— BEGIN RECORDED INFORMATION —
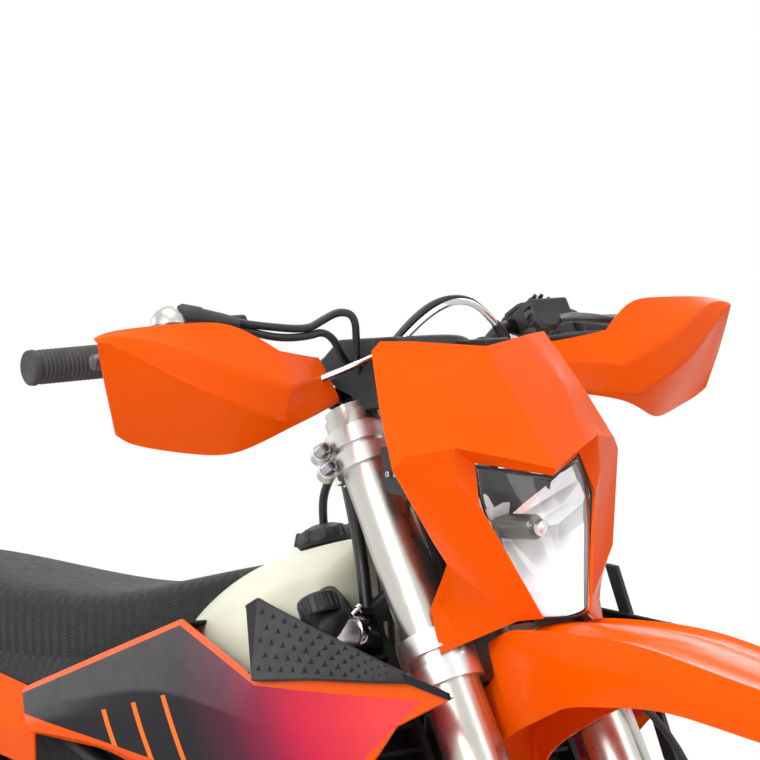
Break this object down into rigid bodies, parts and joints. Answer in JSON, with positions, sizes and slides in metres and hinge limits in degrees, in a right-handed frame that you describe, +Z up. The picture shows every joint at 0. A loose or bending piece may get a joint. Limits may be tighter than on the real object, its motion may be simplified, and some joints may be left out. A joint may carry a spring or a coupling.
{
  "type": "enduro dirt bike",
  "caption": "Full-size off-road motorcycle with high fenders, wire wheels, hand shields and a headlight mask, leaning on its side stand.",
  "frame": {"origin": "on the ground, below the middle of the overall box", "axes": "+X forward, +Y to the rider's left, +Z up; the bike leans to its left on the side stand"},
  "size_m": [2.2173, 0.8366, 1.3184],
  "materials": {
    "arm_alloy": "cast, satin",
    "axle_steel": "bare turned steel",
    "bar_metal": "black anodised, satin",
    "box_black": "fine grain",
    "caliper_black": "anodised",
    "cap_black": "moulded",
    "chain_metal": "oiled steel",
    "clamp_metal": "cast and machined, satin silver",
    "control_black": "cast, painted black",
    "cover_alloy": "cast, coated",
    "disc_steel": "ground, with a brushed ring",
    "engine_alloy": "cast, shot-blasted",
    "exhaust_steel": "heat-tinted tube",
    "fender_orange": "moulded, semi-gloss",
    "fork_silver": "clear anodised outer tubes, satin",
    "frame_paint": "black powder coat",
    "grip_rubber": "ribbed, matt",
    "guard_black": "fine grain",
    "hose_black": "smooth",
    "lens_clear": "clear",
    "lever_metal": "satin",
    "mask_orange": "moulded, semi-gloss",
    "pad_vinyl": "soft cover over foam",
    "panel_black": "moulded, semi-gloss",
    "peg_steel": "plain",
    "radiator_alloy": "fins and tanks",
    "rail_alloy": "black",
    "reflector": "facetted reflector",
    "rim_black": "black anodised, satin",
    "seat_cover": "grippy cover over foam",
    "shield_orange": "moulded, semi-gloss",
    "shock_metal": "coated spring steel",
    "shroud_orange": "moulded, with printed panels",
    "silencer_alloy": "brushed",
    "skid_alloy": "bare plate",
    "slider_steel": "polished",
    "sprocket_metal": "bare, satin",
    "stand_alloy": "forged, satin",
    "tail_red": "clear red",
    "tank_cream": "translucent moulded",
    "tyre": "matt moulded rubber"
  },
  "bodies": {
    "chassis": {"airbox": "box_black", "chain": "chain_metal", "chain_guide": "guard_black", "drive_sprocket": "sprocket_metal", "engine": "engine_alloy", "engine_covers": "cover_alloy", "exhaust_header": "exhaust_steel", "foot_levers": "lever_metal", "footpegs": "peg_steel", "frame": "frame_paint", "fuel_tank": "tank_cream", "knee_panels": "panel_black", "pivot_bolt": "axle_steel", "radiator_guards": "guard_black", "radiators": "radiator_alloy", "rear_axle": "axle_steel", "rear_caliper": "caliper_black", "rear_fender": "fender_orange", "seat": "seat_cover", "shock": "shock_metal", "shrouds": "shroud_orange", "side_panels": "shroud_orange", "silencer": "silencer_alloy", "skid_plate": "skid_alloy", "subframe": "rail_alloy", "swingarm": "arm_alloy", "tail_light": "tail_red", "tank_cap": "cap_black"},
    "steering": {"fork_tubes": "fork_silver", "fork_lowers": "slider_steel", "fork_guards": "guard_black", "front_axle": "axle_steel", "lower_clamp": "clamp_metal", "top_clamp": "clamp_metal", "handlebar": "bar_metal", "bar_pad": "pad_vinyl", "grips": "grip_rubber", "handguards": "shield_orange", "bar_controls": "control_black", "levers": "lever_metal", "headlight_mask": "mask_orange", "headlight": "reflector", "headlight_glass": "lens_clear", "front_fender": "fender_orange", "front_caliper": "caliper_black", "hoses": "hose_black"},
    "front_wheel_set": {"front_tyre": "tyre", "front_wheel": "rim_black", "front_disc": "disc_steel"},
    "rear_wheel_set": {"rear_tyre": "tyre", "rear_wheel": "rim_black", "rear_disc": "disc_steel", "sprocket": "sprocket_metal"},
    "stand": {"side_stand": "stand_alloy"}
  },
  "joints": [
    {"name": "steering_turn", "type": "hinge", "parent": "chassis", "child": "steering", "pos_m": [0.873, -0.23777, 0.00153], "axis": [-0.4457, 0.1708, 0.8787], "range_deg": [-38, 38]},
    {"name": "front_wheel_spin", "type": "hinge", "parent": "steering", "child": "front_wheel_set", "pos_m": [0.76118, -0.17137, 0.3432], "axis": [-0.0001, 0.9816, -0.1908], "continuous": true},
    {"name": "rear_wheel_spin", "type": "hinge", "parent": "chassis", "child": "rear_wheel_set", "pos_m": [-0.71882, -0.17252, 0.33808], "axis": [-0.0001, 0.9816, -0.1908], "continuous": true},
    {"name": "side_stand_fold", "type": "hinge", "parent": "chassis", "child": "stand", "pos_m": [-0.09083, -0.04696, 0.32335], "axis": [-0.1909, 0.9807, 0.0428], "range_deg": [0, 95]}
  ]
}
— END RECORDED INFORMATION —
Your task is to repeat each line of the material exactly.

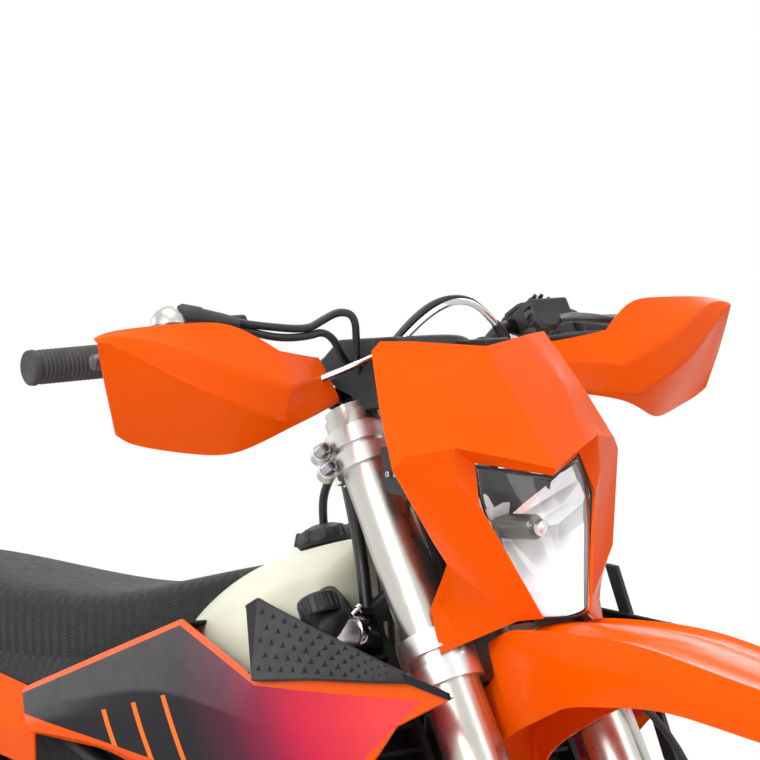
Break this object down into rigid bodies, parts and joints. Answer in JSON, with positions, sizes and slides in metres and hinge limits in degrees, in a right-handed frame that you describe, +Z up. The picture shows every joint at 0. A loose or bending piece may get a joint. Limits may be tighter than on the real object, its motion may be simplified, and some joints may be left out. A joint may carry a spring or a coupling.
{
  "type": "enduro dirt bike",
  "caption": "Full-size off-road motorcycle with high fenders, wire wheels, hand shields and a headlight mask, leaning on its side stand.",
  "frame": {"origin": "on the ground, below the middle of the overall box", "axes": "+X forward, +Y to the rider's left, +Z up; the bike leans to its left on the side stand"},
  "size_m": [2.2173, 0.8366, 1.3184],
  "materials": {
    "arm_alloy": "cast, satin",
    "axle_steel": "bare turned steel",
    "bar_metal": "black anodised, satin",
    "box_black": "fine grain",
    "caliper_black": "anodised",
    "cap_black": "moulded",
    "chain_metal": "oiled steel",
    "clamp_metal": "cast and machined, satin silver",
    "control_black": "cast, painted black",
    "cover_alloy": "cast, coated",
    "disc_steel": "ground, with a brushed ring",
    "engine_alloy": "cast, shot-blasted",
    "exhaust_steel": "heat-tinted tube",
    "fender_orange": "moulded, semi-gloss",
    "fork_silver": "clear anodised outer tubes, satin",
    "frame_paint": "black powder coat",
    "grip_rubber": "ribbed, matt",
    "guard_black": "fine grain",
    "hose_black": "smooth",
    "lens_clear": "clear",
    "lever_metal": "satin",
    "mask_orange": "moulded, semi-gloss",
    "pad_vinyl": "soft cover over foam",
    "panel_black": "moulded, semi-gloss",
    "peg_steel": "plain",
    "radiator_alloy": "fins and tanks",
    "rail_alloy": "black",
    "reflector": "facetted reflector",
    "rim_black": "black anodised, satin",
    "seat_cover": "grippy cover over foam",
    "shield_orange": "moulded, semi-gloss",
    "shock_metal": "coated spring steel",
    "shroud_orange": "moulded, with printed panels",
    "silencer_alloy": "brushed",
    "skid_alloy": "bare plate",
    "slider_steel": "polished",
    "sprocket_metal": "bare, satin",
    "stand_alloy": "forged, satin",
    "tail_red": "clear red",
    "tank_cream": "translucent moulded",
    "tyre": "matt moulded rubber"
  },
  "bodies": {
    "chassis": {"airbox": "box_black", "chain": "chain_metal", "chain_guide": "guard_black", "drive_sprocket": "sprocket_metal", "engine": "engine_alloy", "engine_covers": "cover_alloy", "exhaust_header": "exhaust_steel", "foot_levers": "lever_metal", "footpegs": "peg_steel", "frame": "frame_paint", "fuel_tank": "tank_cream", "knee_panels": "panel_black", "pivot_bolt": "axle_steel", "radiator_guards": "guard_black", "radiators": "radiator_alloy", "rear_axle": "axle_steel", "rear_caliper": "caliper_black", "rear_fender": "fender_orange", "seat": "seat_cover", "shock": "shock_metal", "shrouds": "shroud_orange", "side_panels": "shroud_orange", "silencer": "silencer_alloy", "skid_plate": "skid_alloy", "subframe": "rail_alloy", "swingarm": "arm_alloy", "tail_light": "tail_red", "tank_cap": "cap_black"},
    "steering": {"fork_tubes": "fork_silver", "fork_lowers": "slider_steel", "fork_guards": "guard_black", "front_axle": "axle_steel", "lower_clamp": "clamp_metal", "top_clamp": "clamp_metal", "handlebar": "bar_metal", "bar_pad": "pad_vinyl", "grips": "grip_rubber", "handguards": "shield_orange", "bar_controls": "control_black", "levers": "lever_metal", "headlight_mask": "mask_orange", "headlight": "reflector", "headlight_glass": "lens_clear", "front_fender": "fender_orange", "front_caliper": "caliper_black", "hoses": "hose_black"},
    "front_wheel_set": {"front_tyre": "tyre", "front_wheel": "rim_black", "front_disc": "disc_steel"},
    "rear_wheel_set": {"rear_tyre": "tyre", "rear_wheel": "rim_black", "rear_disc": "disc_steel", "sprocket": "sprocket_metal"},
    "stand": {"side_stand": "stand_alloy"}
  },
  "joints": [
    {"name": "steering_turn", "type": "hinge", "parent": "chassis", "child": "steering", "pos_m": [0.873, -0.23777, 0.00153], "axis": [-0.4457, 0.1708, 0.8787], "range_deg": [-38, 38]},
    {"name": "front_wheel_spin", "type": "hinge", "parent": "steering", "child": "front_wheel_set", "pos_m": [0.76118, -0.17137, 0.3432], "axis": [-0.0001, 0.9816, -0.1908], "continuous": true},
    {"name": "rear_wheel_spin", "type": "hinge", "parent": "chassis", "child": "rear_wheel_set", "pos_m": [-0.71882, -0.17252, 0.33808], "axis": [-0.0001, 0.9816, -0.1908], "continuous": true},
    {"name": "side_stand_fold", "type": "hinge", "parent": "chassis", "child": "stand", "pos_m": [-0.09083, -0.04696, 0.32335], "axis": [-0.1909, 0.9807, 0.0428], "range_deg": [0, 95]}
  ]
}